The Israeli Air Force destroyed the building housing Iran's Assembly of Experts in the holy city of Qom on Tuesday, targeting the clerical body responsible for choosing a new supreme leader just days after the assassination of Ali Khamenei, according to Israeli and Iranian officials.
The strike hit the building while votes were being counted inside, an Israeli defense official told Axios.
"We wanted to prevent them from picking a new supreme leader," the official said. It remains unclear how many of the assembly's 88 members were present at the time or what casualties, if any, resulted from the attack.
Iranian state news agencies confirmed the building was flattened in the air attack.
Witnesses near the site in Qom also reported strikes in the surrounding area, according to Reuters.
The strike represents a direct attempt to disrupt the Iranian regime's constitutional mechanism for leadership continuity.
The Assembly of Experts, an 88-member body of senior Islamic jurists elected to eight-year terms, holds sole authority under Iran's constitution to appoint, supervise, and, if necessary, dismiss the supreme leader.
Khamenei was killed Saturday, Feb. 28, in the first wave of joint U.S.-Israeli strikes, along with dozens of senior Iranian officials.
Under Article 111 of Iran's constitution, the assembly is required to act "in the shortest possible time" to appoint a successor when the supreme leader's position becomes vacant.
A smaller, secretive committee within the assembly had been drafting a shortlist of candidates for the full body to vote on, a process Israel evidently sought to derail.
The assembly has overseen only one leadership transition in its history.
When Ruhollah Khomeini, the Islamic Republic's founding leader, died in June 1989, the body convened and selected Khamenei as his successor, despite the fact that he held the lower clerical rank of hojatoleslam rather than the constitutionally required rank of Supreme Leadership at the time.

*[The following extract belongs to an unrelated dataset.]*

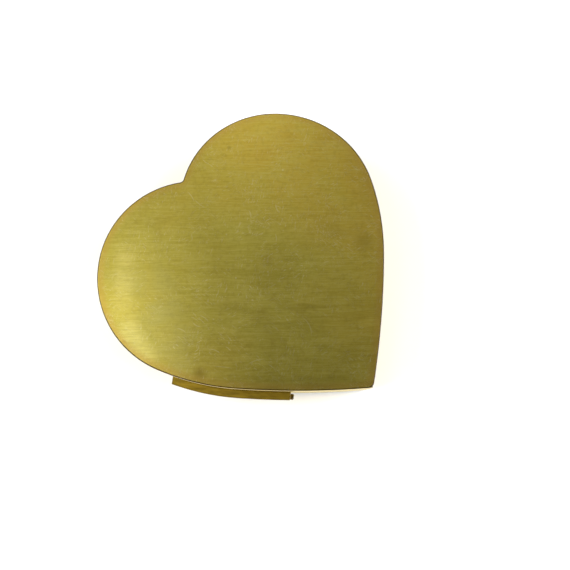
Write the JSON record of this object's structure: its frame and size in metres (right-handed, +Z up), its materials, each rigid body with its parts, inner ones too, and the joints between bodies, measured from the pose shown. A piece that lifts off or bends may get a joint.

The constitution was subsequently amended to remove the requirement that the supreme leader be a marja, or senior source of religious emulation.
In the decades since, the assembly functioned largely as a ceremonial institution. Its candidates are vetted by the Guardian Council, a body whose members are in part appointed by the supreme leader himself, creating a system critics have long described as circular and self-reinforcing.
The assembly never publicly challenged or questioned Khamenei during his more than three decades in power.
The choice of target carries particular significance. Qom, located roughly 150 kilometers south of Tehran, is Iran's most important center of Shia Islamic scholarship and home to many of the seminaries that have produced the country's clerical and political leadership.
The Assembly of Experts maintains buildings in both Tehran and Qom, and the body's deep ties to the city's seminary establishment make the Qom location central to the succession process.
Iran had already moved to establish an interim governing structure following Khamenei's killing. A temporary leadership council, comprising the president, the head of the judiciary, and a cleric from the Guardian Council, was formed to oversee the functions of the supreme leader's office during the transition.
But Tuesday's strike on the assembly's Qom headquarters raises serious questions about whether the constitutional succession process can proceed at all under continued military pressure.